Now he was in a different bowl with the same dirty water from the previous bowl. I had to drain this dirty water in order to put him back into the new bowl. I started dumping the water out while using a net against it in case he tried to make a break for it again. Unluckily, he succeeded in making another break for the sink. Unluckily, I wasn’t able to save him this time. He fell on to the metal part of the drain and just as I was about to snatch him, he slid right down the drain and journeyed down into a world of shit, piss, and used condoms.

I felt awful.

fishy

This Empty Bowl (3/2009)

He’s never tried to do that at all, but on this simple day, he tries it twice? How can that be? Regardless, his mission towards suicide was a success. But I felt real bad about draining the hot water from my spaghetti that night down the same drain. It was like I was pouring one on my homie instead of for him.

Author: bronsonfive

Film, movies, whatever.

11 thoughts on “The Day That Fish Died…”

  1. I’m enjoying the distance in wall.It suits this picture to the maximum, it’s ballin. Sorry about your fish. I have a pet bird, we don’t clip her wings, or close her in a cage and she’s cool. She rides around on my shoulder and chirps in my ear…then bites it, but shes awesome! fish is a sad pet…everyone with a crappy life always says, it’s like living my life in a fishbowl!

  2. Jenn: Yes, sadly, it’s all true.

    Bridge: Sad Giraffe deserves more.

    Bones: It’s all that 90s hip-hop.

    Anne: Turn that frown upside down.

    462: Birds shit everywhere. How many shirts has she ruined?

  3. Lol, my roommate had a fish once. She left its bowl in the bathroom one day, before going to work because she was going to clean it when she got back. It jumped out of the bowl and landed in the sink, where it scared the crap out of my girlfriend. When I tried to get it, it slid down the drain. My roommate came back adn thought I had purposely threw it down the drain.

  4. A LOT!!! Psh, I can buy more shirts, i can’t buy more bird love…well actually i can…but ykwim, not from this bird. ha ha my bird makes me happy, no matter how much she poops. :)

  5. I can relate. I had a tarantula for twelve years. Tarantulas (at least of this species) don’t mind living in a glass tank, at all. In fact, many people would consider them boring, because they’ll stay in exactly the same position for days (they’re extremely laid-back). Still, she brought life to my house, just being here–and I became quite accustomed to her presence.
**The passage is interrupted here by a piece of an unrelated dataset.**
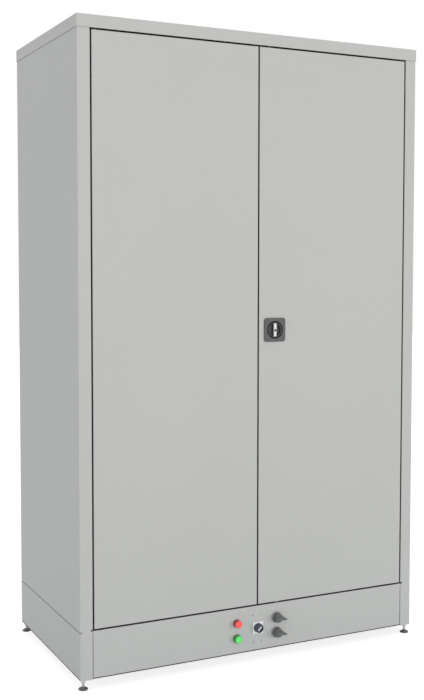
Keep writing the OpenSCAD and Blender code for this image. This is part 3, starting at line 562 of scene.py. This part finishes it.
@dataclass(frozen=True)
class SoftRubber(Finish):
    """Matt black rubber or foam with a fine skin."""

    grain: float = 900.0
    tones: tuple[float, float] = (0.7, 1.5)
    unevenness: tuple[float, float] = (0.2, -0.1)
    specular: float = 0.15
    depth: float = 0.0001

    def build(self) -> bpy.types.Material:
        """Makes the material."""
        graph = self.graph()
        skin = graph.noise(self.grain)
        by_skin, shift = self.unevenness
        graph.set(Base_Color=self.between(graph, skin, self.tones),
                  Roughness=skin * by_skin + (self.roughness + shift),
                  Specular_IOR_Level=self.specular)
        graph.bump(skin, strength=0.4, distance=self.depth)
        return graph.material


@dataclass(frozen=True)
class HotSteel(Finish):
    """Sheath steel of a heater, browned by heat in bands."""

    stains: float = 22.0
    grain: float = 700.0
    metal: float = 0.85
    unevenness: tuple[float, float] = (0.3, -0.15)
    depth: float = 0.0001
    bands: tuple[tuple[float, Colour], ...] = ((0.3, (0.10, 0.09, 0.09)),
                                               (0.55, (0.22, 0.16, 0.11)),
                                               (0.75, (0.14, 0.14, 0.17)))

    def build(self) -> bpy.types.Material:
        """Makes the material."""
        graph = self.graph()
        stain = graph.noise(self.stains, detail=4.0)
        by_stain, shift = self.unevenness
        tint = graph.add("ValToRGB", {"stops": self.bands}, {0: stain})
        graph.set(Base_Color=Signal(graph, tint.outputs[0]), Metallic=self.metal,
                  Roughness=stain * by_stain + (self.roughness + shift))
        graph.bump(graph.noise(self.grain, detail=2.0), strength=0.3, distance=self.depth)
        return graph.material


class Coat(Enum):
    """Every finish on the cabinet."""

    BODY = PowderCoat("body_powder_coat", (0.500, 0.504, 0.480), 0.58)
    # Painted shadow line along the base sheets' bottom edges, up to 35.2 mm.
    BASE = PowderCoat("base_powder_coat", (0.500, 0.504, 0.480), 0.58, shadow_line_top=35.2 * MM)
    INSIDE = PowderCoat("inner_powder_coat", (0.50, 0.505, 0.49), 0.46)
    # Near-black base tray: painted shade for the dark line under the base sheets.
    TRAY_PAINTED_SHADE = PowderCoat("base_tray_painted_shade", (0.014, 0.014, 0.015), 0.55)
    ZINC = ZincPlate("zinc_plate", (0.60, 0.61, 0.62), 0.42)
    STEEL = BrushedMetal("bright_steel", (0.56, 0.56, 0.57), 0.32)
    BLACKED = BrushedMetal("blackened_steel", (0.070, 0.070, 0.075), 0.42)
    BAR = BrushedMetal("drawn_steel_along_x", (0.66, 0.66, 0.67), 0.22, (0.02, 1.0, 1.0))
    PLATING = BrightPlate("grip_plating", (0.43, 0.43, 0.44), 0.38)
    DARK = MouldedPlastic("dark_moulding", (0.040, 0.042, 0.045), 0.50)
    LOCK = MouldedPlastic("lock_moulding", (0.072, 0.074, 0.072), 0.55)
    PAD = MouldedPlastic("foot_moulding", (0.110, 0.112, 0.112), 0.45)
    SWITCH = MouldedPlastic("switch_moulding", (0.100, 0.104, 0.102), 0.42)
    PLATE = MouldedPlastic("switch_plate_moulding", (0.40, 0.405, 0.39), 0.45)
    NAVY = MouldedPlastic("navy_knob", (0.022, 0.030, 0.055), 0.34, 900.0, 0.00004)
    WHITE = MouldedPlastic("white_moulding", (0.80, 0.80, 0.82), 0.40, 1100.0, 0.00004)
    NYLON = MouldedPlastic("natural_nylon", (0.70, 0.69, 0.64), 0.45, 800.0, 0.00004)
    RUBBER = SoftRubber("black_rubber", (0.018, 0.018, 0.018), 0.75)
    RING = SoftRubber("black_ring", (0.004, 0.004, 0.004), 0.85)
    INK = SoftRubber("printed_mark", (0.030, 0.030, 0.032), 0.6)
    HEATER = HotSteel("heater_sheath", (0.16, 0.14, 0.12), 0.45)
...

    One day, I noticed she was eaten-up with mites. Mites come from the remains of a tarantula’s food (crickets, in this case). You have to remove the remains, after it has eaten–but it’s impossible to remove them completely, because some of the remains are too small to see. So you have to clean the tank, and replace the substrate–which I failed to do often enough.

    I cleaned the tank, and replaced the substrate. But she was still scratching. So I made a big mistake–I rinsed her off in the bathroom sink. I did this very carefully, as not to drown her, and she seemed fine afterward. But she died slowly, after I’d put her back in the clean tank. I had drowned her.

    I didn’t cry, until I buried her in the front yard. That’s when it hit me. It was sad enough that she was dead, but knowing I had killed her (although accidentally) made it alot worse. For twelve years, she had been a good companion, and now I was truly alone.

    It’s been about two years, since my pet died–but I haven’t gotten another yet. I definitely want a dog, next time, but caring for one takes so much responsibility (spiders do not like to be held, dogs need to be)–so I don’t know when I ever will.

    This experience didn’t teach me anything (except not to ever rinse-off a tarantula)–just reinforced something I already knew: “The road to Hell is paved with good intentions.”

  6. Watch Paulie, it fits your criteria for gut wrenchingly depressing movies, and it’s got a birdie!!!! I love that movie, but I’ve only seen it once(like requiem) bc it makes me cry, but that kind of cry when it hurts your ribs and has you toppled over in emotional pain. Btw, we don’t clip our birds wings, and we dont lock it in a cage.